** Start **
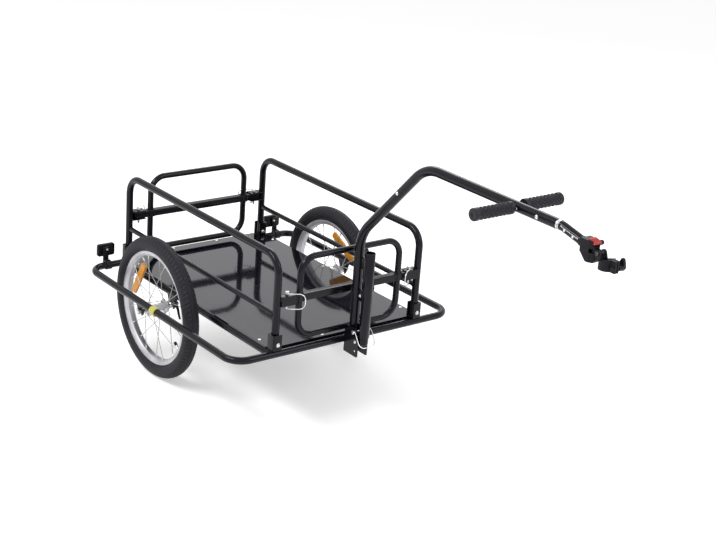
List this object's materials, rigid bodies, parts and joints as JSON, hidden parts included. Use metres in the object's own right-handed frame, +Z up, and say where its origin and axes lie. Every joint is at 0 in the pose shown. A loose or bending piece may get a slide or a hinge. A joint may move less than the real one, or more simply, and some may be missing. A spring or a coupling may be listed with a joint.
{
  "type": "bike cargo trailer",
  "caption": "Tube-framed bicycle cargo trailer with spoked wheels, folding sides, lift-out gates, bent tow arm with handlebar, parking leg and seat-post hitch.",
  "frame": {"origin": "bottom centre of the whole trailer's bounding box, on the ground", "axes": "+X forward towards the hitch, +Y to the left wheel, +Z up"},
  "size_m": [1.6657, 0.741, 0.7826],
  "materials": {
    "black_enamel": "semi-gloss black enamel",
    "floor_gloss": "glossy black board",
    "zinc": "bright zinc plate",
    "polished_alloy": "polished",
    "tyre_rubber": "matt black tread",
    "grip_rubber": "matt textured",
    "black_plastic": "satin moulded",
    "red_plastic": "satin red",
    "amber_plastic": "clear amber prisms",
    "lime_plastic": "lime"
  },
  "bodies": {
    "trailer": {"arm_collar": "zinc", "axle_left": "zinc", "axle_right": "zinc", "base_ring": "black_enamel", "coupler_body": "black_plastic", "cross_tube_front": "black_enamel", "cross_tube_rear": "black_enamel", "drawbar_stem": "black_enamel", "floor_panel": "floor_gloss", "foot_bracket": "black_enamel", "foot_pin": "zinc", "front_gate": "black_enamel", "gate_pin_front_left": "zinc", "gate_pin_front_right": "zinc", "gate_pin_rear_left": "zinc", "gate_pin_rear_right": "zinc", "grip_left": "grip_rubber", "grip_right": "grip_rubber", "handlebar": "zinc", "inner_rail_left": "black_enamel", "inner_rail_right": "black_enamel", "leg_sleeve": "black_enamel", "pivot_bolt_front_left": "zinc", "pivot_bolt_front_right": "zinc", "pivot_bolt_rear_left": "zinc", "pivot_bolt_rear_right": "zinc", "post_bracket_front_left": "black_enamel", "post_bracket_front_right": "black_enamel", "post_bracket_rear_left": "black_enamel", "post_bracket_rear_right": "black_enamel", "rear_gate": "black_enamel", "rear_reflector_left": "black_plastic", "rear_reflector_right": "black_plastic", "side_frame_left": "black_enamel", "side_frame_right": "black_enamel", "skewer_left": "zinc", "skewer_right": "zinc", "sleeve_bolt": "zinc", "tow_arm": "black_enamel", "tube_sleeve_left": "lime_plastic", "tube_sleeve_right": "lime_plastic"},
    "right_wheel": {"tyre_right": "tyre_rubber", "wheel_right": "polished_alloy", "spoke_reflector_right": "amber_plastic"},
    "left_wheel": {"tyre_left": "tyre_rubber", "wheel_left": "polished_alloy", "spoke_reflector_left": "amber_plastic"},
    "right_lever": {"quick_release_lever_right": "black_plastic"},
    "left_lever": {"quick_release_lever_left": "black_plastic"},
    "front_right_bail": {"gate_bail_front_right": "zinc"},
    "front_left_bail": {"gate_bail_front_left": "zinc"},
    "rear_right_bail": {"gate_bail_rear_right": "zinc"},
    "rear_left_bail": {"gate_bail_rear_left": "zinc"},
    "arm_bail": {"foot_bail": "zinc"},
    "leg": {"parking_leg": "black_enamel"},
    "button": {"release_button": "red_plastic"},
    "swivel": {"swivel_yoke": "black_plastic"},
    "clamp": {"seatpost_clamp": "black_plastic", "hitch_pin": "zinc"},
    "knob": {"clamp_knob": "black_plastic"}
  },
  "joints": [
    {"name": "right_wheel_spin", "type": "hinge", "parent": "trailer", "child": "right_wheel", "pos_m": [-0.52125, -0.3, 0.2], "axis": [0, 1, 0], "continuous": true},
    {"name": "left_wheel_spin", "type": "hinge", "parent": "trailer", "child": "left_wheel", "pos_m": [-0.52125, 0.3, 0.2], "axis": [0, 1, 0], "continuous": true},
    {"name": "right_lever_open", "type": "hinge", "parent": "trailer", "child": "right_lever", "pos_m": [-0.52125, -0.2382, 0.2], "axis": [0.866, 0, 0.5], "range_deg": [0, 150]},
    {"name": "left_lever_open", "type": "hinge", "parent": "trailer", "child": "left_lever", "pos_m": [-0.52125, 0.2382, 0.2], "axis": [-0.866, 0, -0.5], "range_deg": [0, 150]},
    {"name": "leg_slide", "type": "slide", "parent": "trailer", "child": "leg", "axis": [0, 0, 1], "range_m": [-0.2, 0]},
    {"name": "button_press", "type": "slide", "parent": "trailer", "child": "button", "axis": [0, 0, -1], "range_m": [0, 0.003], "stiffness_N_per_m": 600},
    {"name": "hitch_yaw", "type": "hinge", "parent": "trailer", "child": "swivel", "pos_m": [0.76375, 0, 0.741], "axis": [0, 0, 1], "range_deg": [-60, 60]},
    {"name": "hitch_pitch", "type": "hinge", "parent": "swivel", "child": "clamp", "pos_m": [0.78275, 0, 0.741], "axis": [0, 1, 0], "range_deg": [-20, 15]},
    {"name": "knob_turn", "type": "hinge", "parent": "clamp", "child": "knob", "pos_m": [0.82675, 0, 0.72], "axis": [0, 1, 0], "continuous": true},
    {"name": "arm_bail_swing", "type": "hinge", "parent": "trailer", "child": "arm_bail", "pos_m": [0.00205, -0.0221, 0.266], "axis": [-0.829, 0, -0.5592], "range_deg": [0, 100]},
    {"name": "front_right_bail_swing", "type": "hinge", "parent": "trailer", "child": "front_right_bail", "pos_m": [-0.05475, -0.201, 0.3901], "axis": [0.866, -0.5, 0], "range_deg": [0, 100]},
    {"name": "front_left_bail_swing", "type": "hinge", "parent": "trailer", "child": "front_left_bail", "pos_m": [-0.05475, 0.201, 0.3901], "axis": [-0.866, -0.5, 0], "range_deg": [0, 100]},
    {"name": "rear_right_bail_swing", "type": "hinge", "parent": "trailer", "child": "rear_right_bail", "pos_m": [-0.79875, -0.201, 0.3901], "axis": [0.866, 0.5, 0], "range_deg": [0, 100]},
    {"name": "rear_left_bail_swing", "type": "hinge", "parent": "trailer", "child": "rear_left_bail", "pos_m": [-0.79875, 0.201, 0.3901], "axis": [-0.866, 0.5, 0], "range_deg": [0, 100]}
  ]
}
** End **
Given request: Look through the listing above. Pick out each line with "slide" and copy it.

Solution:
List this object's materials, rigid bodies, parts and joints as JSON, hidden parts included. Use metres in the object's own right-handed frame, +Z up, and say where its origin and axes lie. Every joint is at 0 in the pose shown. A loose or bending piece may get a slide or a hinge. A joint may move less than the real one, or more simply, and some may be missing. A spring or a coupling may be listed with a joint.
    {"name": "leg_slide", "type": "slide", "parent": "trailer", "child": "leg", "axis": [0, 0, 1], "range_m": [-0.2, 0]},
    {"name": "button_press", "type": "slide", "parent": "trailer", "child": "button", "axis": [0, 0, -1], "range_m": [0, 0.003], "stiffness_N_per_m": 600},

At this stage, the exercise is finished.